Je récuse l'idée de paternalisme quand il s'agit de traiter des externalités. Etre paternalisme, c'est dire que l'on connait mieux ce qui est bon pour un individu qu'il ne le connaît mieux lui-même. La ceinture obligatoire ou l'interdiction de conduire en état d'ivresse sur un chemin privé sont donc une forme de paternalisme. Mais cela est tout à fait différent quand on met en jeu la vie des autres, dès lors que l'on se trouve sur la voie publique. On n'interdit pas aux gens de boire parce qu'ils se font du mal à eux-mêmes mais parce qu'ils peuvent en faire potentiellement aux autres ! Il en va de même pour les problèmes de pollution.

Bastiat ne dit d'ailleurs pas que "les intérêts individuels sont naturellement harmoniques" mais, si tu as bien lu que "les intérêts individuels légitimes sont naturellement harmonique". L'ajout de l'adjectif légitime montre bien qu'il a conscience qu'une liberté totale laissée aux individus n'est pas souhaitable ni même possible.

Pour les idées d'articles suivant, ce sera plutôt "la discrimination", sujet très intéressant.

J'espère en tous cas que ce monopole public inefficace qu'est l'US Postal ne va pas tarder à m'apporter le livre de Comte-Sponville :-)

Vincent T. a dit…

1. L'origine publique ou non du monopole ne me paraît pas pertinente : dès que l'on rétablit les règles du jeu libéral, ces monopoles sont condamnés à disparaître. Si ce n'est pas le cas, c'est qu'il existe des états où on ne peut jamais converger vers l'état d'équilibre, ce qui remet en cause le fondement du libéralisme. Si c'est le cas, l'intervention est bien un paternalisme qui s'ignore, puisqu'elle force un mouvement naturel en supposant que les acteurs ne sont pas à même de le faire suffisamment rapidement.

2. Tu m'as mal compris : je n'ai pas démontré que le libéralisme n'était valable que pour les sujets économiques, j'ai juste constaté que nous étions d'accord sur la première étape du raisonnement, à savoir dire qu'il ne couvrait pas tout le spectre de la politique, donc n'était pas une doctrine politique complète. La restriction aux questions purement économique dépend fortement de ce que l'on met derrière libéralisme, et je pense que nous ne sommes pas d'accord sur ce point.

3. La démocratie s'est relativement bien épanouie dans l'Athènes antique, qui au passage n'accordait pas le droit de vote aux femmes et pratiquait assidûment l'esclavage. Soit une démocratie épanouie est nécessairement libérale, et dans ce cas le libéralisme s'accommode de l'esclavage, soit la démocratie peut vivre sans libéralisme ;)
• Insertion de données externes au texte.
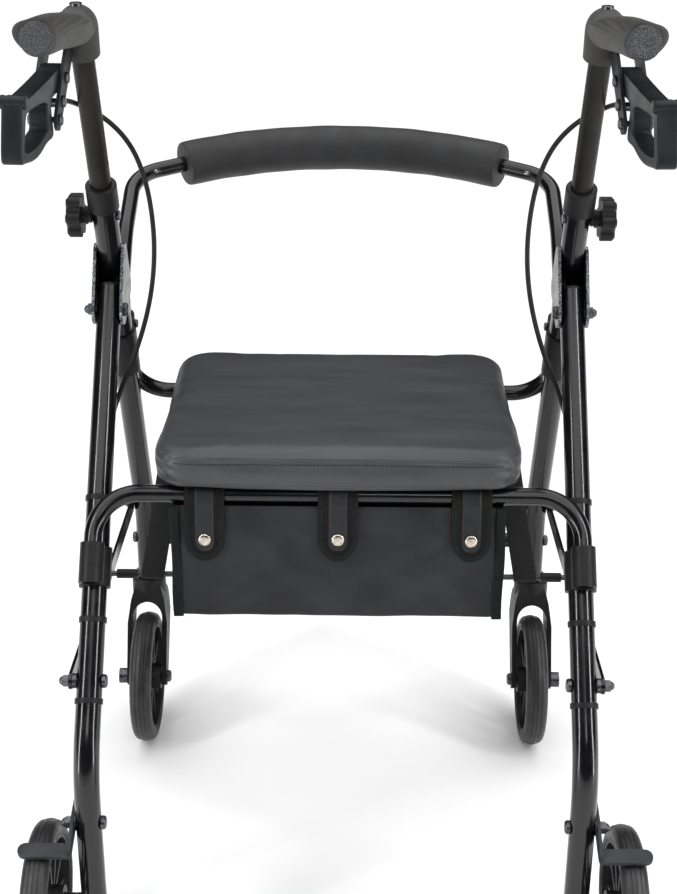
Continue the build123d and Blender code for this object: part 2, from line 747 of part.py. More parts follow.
# The brake cable, by hand: out of the bracket, round the front of the post, then down in a
# free loop inboard of it to the rear leg, where clips hold it below the tube.
def upper_route():
    return [
        Vector(249.8, -86.7, 803.4),
        Vector(249.5, -50.0, 799.5),
        Vector(243.0, -8.0, 788.0),
        Vector(221.0, 9.0, 772.0),
        Vector(201.0, 12.0, 750.0),
        Vector(189.0, 13.0, 722.0),
        Vector(182.0, 12.0, 686.0),
        Vector(180.0, 9.0, 643.0),
        Vector(185.0, 2.0, 598.0),
        Vector(198.0, -8.0, 552.0),
        Vector(218.0, -18.0, 507.0),
        rear_at(130, -cable_below_leg),
        rear_at(clips_at[0], -cable_below_leg),
    ]


def lower_route():
    return [
        rear_at(clips_at[0], -cable_below_leg),
        rear_at(clips_at[-1] + 20, -cable_below_leg),
        Vector(234.0, -229.0, 221.0),
        Vector(241.0, -233.5, 203.0),
        Vector(244.5, -233.5, 190.0),
    ]


def cable(name, points):
    """Each arc is as large as the shorter of its two runs allows."""
    radii = []
    for before, here, after in zip(points, points[1:], points[2:]):
        turn = radians((here - before).get_angle(after - here))
        shorter = min((here - before).length, (after - here).length)
        radii.append(0.45 * shorter / tan(turn / 2))
    part = swept(points, radii, cable_r)
    print(name, "length", round(part.volume / (pi * cable_r**2)), "radii", [round(r) for r in radii])
    return part


for node, part in {
    "fold_plates": fold_plates(),
    "height_collars": height_collars(),
    "front_seat_rail": front_seat_rail(),
    "rear_seat_rail": rear_seat_rail(),
    "front_sleeves": both_sides(sleeve(front_at, front_sleeve, front_tube_r)),
    "rear_sleeves": both_sides(sleeve(rear_at, rear_sleeve, rear_tube_r)),
    "cross_tube": cross_tube(),
    "stem_bearings": stem_bearings(),
    "backrest_tube": backrest_tube(),
    "backrest_foam": backrest_foam(),
    "lift_straps": both_sides(lift_strap()),
    "leg_caps": leg_caps(),
    "front_stays": both_sides(front_stay()),
    "stay_rod": stay_rod(),
    "rod_sleeves": rod_sleeves(),
    "seat_pad": seat_pad(),
    "seat_board": seat_board(),
    "seat_hinges": seat_hinges(),
    "seat_rests": seat_rests(),
    "pouch": pouch(),
    "pouch_flaps": pouch_flaps(),
    "pouch_snaps": pouch_snaps(),
    "cable_clips": both_sides(*[cable_clip(t) for t in clips_at]),
    "brake_cables_upper": both_sides(cable("upper cable", upper_route())),
    "brake_cables_lower": both_sides(cable("lower cable", lower_route())),
    "frame_bolts": group([
        fold_bolts(), knob_rivets(), cross_tube_bolts(), stay_front_bolts(), backrest_screws(),
    ]),
    "rear_bolts": group([stay_rear_bolts(), rear_axles(), brake_bolts()]),
}.items():
    save(node, part)

for node, part in {
    "front_tube": front_tube(),
    "rear_leg": rear_leg(),
    "rear_stay": rear_stay(),
    "height_knob": knob(),
    "handle_post": post(),
    "grip": grip(),
    "brake_bracket": brake_bracket(),
    "handle_bolts": handle_bolts(),
    "brake_lever": brake_lever(),
    "brake_arm": brake_arm(),
    "caster_fork": caster_fork(),
    "caster_axle": caster_axle(),
    "front_tyre": tyre(leg_x, front_axle_y),
    "front_wheel": wheel(leg_x, front_axle_y, front_hub_w),
    "rear_tyre": tyre(rear_wheel_x, rear_axle_y),
    "rear_wheel": wheel(rear_wheel_x, rear_axle_y, rear_hub_w),
}.items():
    save_pair(node, part)
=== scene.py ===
import json
from math import sin, cos, pi, radians, exp, sqrt

import bmesh
import bpy
from mathutils import Matrix, Vector, noise
from mathutils.bvhtree import BVHTree


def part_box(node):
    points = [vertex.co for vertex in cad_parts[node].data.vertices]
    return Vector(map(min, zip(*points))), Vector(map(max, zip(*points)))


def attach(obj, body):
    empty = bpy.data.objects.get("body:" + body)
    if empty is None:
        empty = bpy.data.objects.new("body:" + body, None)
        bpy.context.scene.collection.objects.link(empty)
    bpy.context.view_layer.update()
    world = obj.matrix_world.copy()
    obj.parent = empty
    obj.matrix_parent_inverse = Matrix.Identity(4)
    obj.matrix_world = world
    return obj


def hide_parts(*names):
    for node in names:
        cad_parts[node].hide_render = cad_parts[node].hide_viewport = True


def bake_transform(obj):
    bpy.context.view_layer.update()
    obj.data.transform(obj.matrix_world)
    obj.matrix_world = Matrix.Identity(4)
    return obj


# The looks of a folding rollator walker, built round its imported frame. Metres, +Z up.

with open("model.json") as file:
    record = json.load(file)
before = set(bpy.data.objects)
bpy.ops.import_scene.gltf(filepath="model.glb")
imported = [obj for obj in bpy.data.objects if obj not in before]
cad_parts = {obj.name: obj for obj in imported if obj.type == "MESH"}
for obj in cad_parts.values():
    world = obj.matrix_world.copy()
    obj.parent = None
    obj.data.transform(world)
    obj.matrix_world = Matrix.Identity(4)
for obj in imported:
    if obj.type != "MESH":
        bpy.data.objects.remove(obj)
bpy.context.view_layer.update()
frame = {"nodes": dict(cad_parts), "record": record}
scene = bpy.context.scene
SIDES = {"left": -1, "right": 1}


# ---- camera, floor and light ----

def camera():
    data = bpy.data.cameras.new("camera")
    data.lens = 60.66
    data.sensor_width = 36
    obj = bpy.data.objects.new("camera", data)
    obj.location = (0.0104, -1.407, 1.0495)
    look = Matrix.Rotation(radians(0.46), 4, "Z") @ Matrix.Rotation(radians(66.64), 4, "X")
    obj.matrix_world = Matrix.Translation(obj.location) @ look @ Matrix.Rotation(radians(0.31), 4, "Z")
    scene.collection.objects.link(obj)
    scene.camera = obj


def area_light(name, place, target, size, power):
    data = bpy.data.lights.new(name, "AREA")
    data.shape = "RECTANGLE"
    data.size, data.size_y = size
    data.energy = power
    obj = bpy.data.objects.new(name, data)
    obj.location = place
    obj.rotation_euler = (Vector(target) - Vector(place)).to_track_quat("-Z", "Y").to_euler()
    scene.collection.objects.link(obj)


def studio():
    scene.view_settings.view_transform = "Standard"
    world = bpy.data.worlds.new("studio")
    scene.world = world
    world.use_nodes = True
    nodes, links = world.node_tree.nodes, world.node_tree.links
    seen = nodes.new("ShaderNodeLightPath").outputs["Is Camera Ray"]
    brightness = nodes.new("ShaderNodeMapRange")
    brightness.inputs["To Min"].default_value = 0.05
    brightness.inputs["To Max"].default_value = 1.0
    links.new(seen, brightness.inputs["Value"])
    links.new(brightness.outputs["Result"], nodes["Background"].inputs["Strength"])
    nodes["Background"].inputs["Color"].default_value = (1.0, 1.0, 1.0, 1)
    sky = bpy.data.lights.new("soft_sky", "SUN")
    sky.energy = 3.5
    sky.angle = radians(90)
    scene.collection.objects.link(bpy.data.objects.new("soft_sky", sky))
    area_light("strip_left", (-1.5, -1.0, 1.0), (0, 0, 0.55), (0.12, 2.0), 22)
    area_light("strip_right", (1.5, -0.8, 1.0), (0, 0, 0.55), (0.12, 2.0), 22)
    area_light("front", (0.3, -2.6, 2.2), (0, 0, 0.5), (0.7, 0.4), 5)
    floor = mesh_object("floor", [(-30, -30, 0), (30, -30, 0), (30, 30, 0), (-30, 30, 0)], [(0, 1, 2, 3)])
    paint = Shader("floor_paint", (0.93, 0.93, 0.93), 0.9)
    paint.vary(2.0, (0.90, 0.90, 0.90), (0.95, 0.95, 0.95))
    floor.data.materials.append(paint.material)


# ---- mesh helpers ----

def mesh_object(name, points, faces, smooth=True):
    mesh = bpy.data.meshes.new(name)
    mesh.from_pydata([tuple(p) for p in points], [], faces)
    mesh.validate()
    obj = bpy.data.objects.new(name, mesh)
    scene.collection.objects.link(obj)
    if smooth:
        mesh.polygons.foreach_set("use_smooth", [True] * len(mesh.polygons))
    return obj


def baked(obj):
    """obj's mesh with its modifiers or curve settings applied, in place of obj."""
    bpy.context.view_layer.update()
    graph = bpy.context.evaluated_depsgraph_get()
    mesh = bpy.data.meshes.new_from_object(obj.evaluated_get(graph))
    name, materials = obj.name, list(obj.data.materials)
    world = obj.matrix_world.copy()
    bpy.data.objects.remove(obj)
    new = bpy.data.objects.new(name, mesh)
    new.matrix_world = world
    scene.collection.objects.link(new)
    mesh.polygons.foreach_set("use_smooth", [True] * len(mesh.polygons))
    if materials and not mesh.materials:
        mesh.materials.append(materials[0])
    return new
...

4. Pour l'alcool au volant, si boire induisait automatiquement des morts, ton raisonnement se tiendrait. Mais en pratique, il ne fait qu'augmenter un risque déjà présent. Doit-on pousser à l'absurde ton principe de précaution qui fait que tout ce qui conduit à une augmentation d'un risque pour autrui doit être interdit ? Faut-il génocider les papillons pour éviter les mortels cyclones ? Pour la voiture, on peut condamner les chauffards meurtriers sans pour autant interdire l'alcool... Par ailleurs, conduire, même sobre, met en danger la vie d'autrui sur la voie publique. Faut-il interdire la voiture ? M'est avis que le seul argument qui tienne pour défendre la sobriété relative au volant est un argument paternaliste et moral : la voiture est essentielle, mais elle est dangereuse. On l'autorise, mais en essayant d'en restreindre au maximum les risques dans la limite du moralement acceptable, et on force ces restrictions par la lois, car sinon vous n'en tiendriez pas compte.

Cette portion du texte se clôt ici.